Au souffle court qui marche et court au bout du souffle. Les étranges étangs d’herbes du Mont nous piquaient les jambes à chaque fois que nous les enjambions. Sur l’argile trompeuse nous glissions, convaincus de la voir sèche. Un peu partout prenaient forme des chemins dans l’herbe mais l’on ne saurait dire d’où venaient ces traces. Nous sautions par-dessus des mares longues et rouillées. Nous sautions avec nos jambes, courtes ou fines, avec nos jambes qui marchent. Sur la ligne d’horizon deux formes s’agitaient comme sur un fil. Et nous n’aurons vu d’elles que leur dos ronds sans pouvoir distinguer le chien du loup.

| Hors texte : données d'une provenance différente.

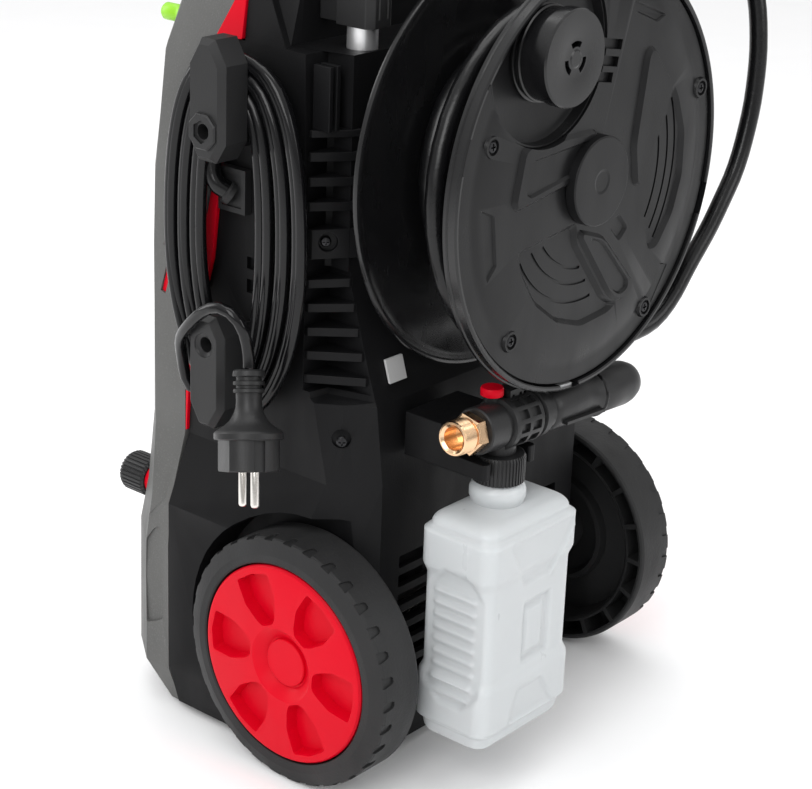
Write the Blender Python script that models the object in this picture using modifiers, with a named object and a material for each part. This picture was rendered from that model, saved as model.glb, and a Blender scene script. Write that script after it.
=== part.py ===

Entre les deux, le Mont finit de souffler ses épuisants visiteurs hors de lui. Lui aussi est à bout de souffle et l’on dirait même que ses épaules s’affaissent quand le soleil regagne ses quartiers. Alors, les petites lumières s’accrochent à l’incassable granit, lui redonne les scintillements et les postures d’un combattant de Lucifer. Nous qui nous étions arrêtés quelques instants au milieu des polders allions bientôt rejoindre l’âtre d’un château d’Argol en éternelle reconstruction.
Et sur ces champs pleins de jaune et de grives, on ne sait vers quel endroit plus beau peut bien partir le soleil écarlate.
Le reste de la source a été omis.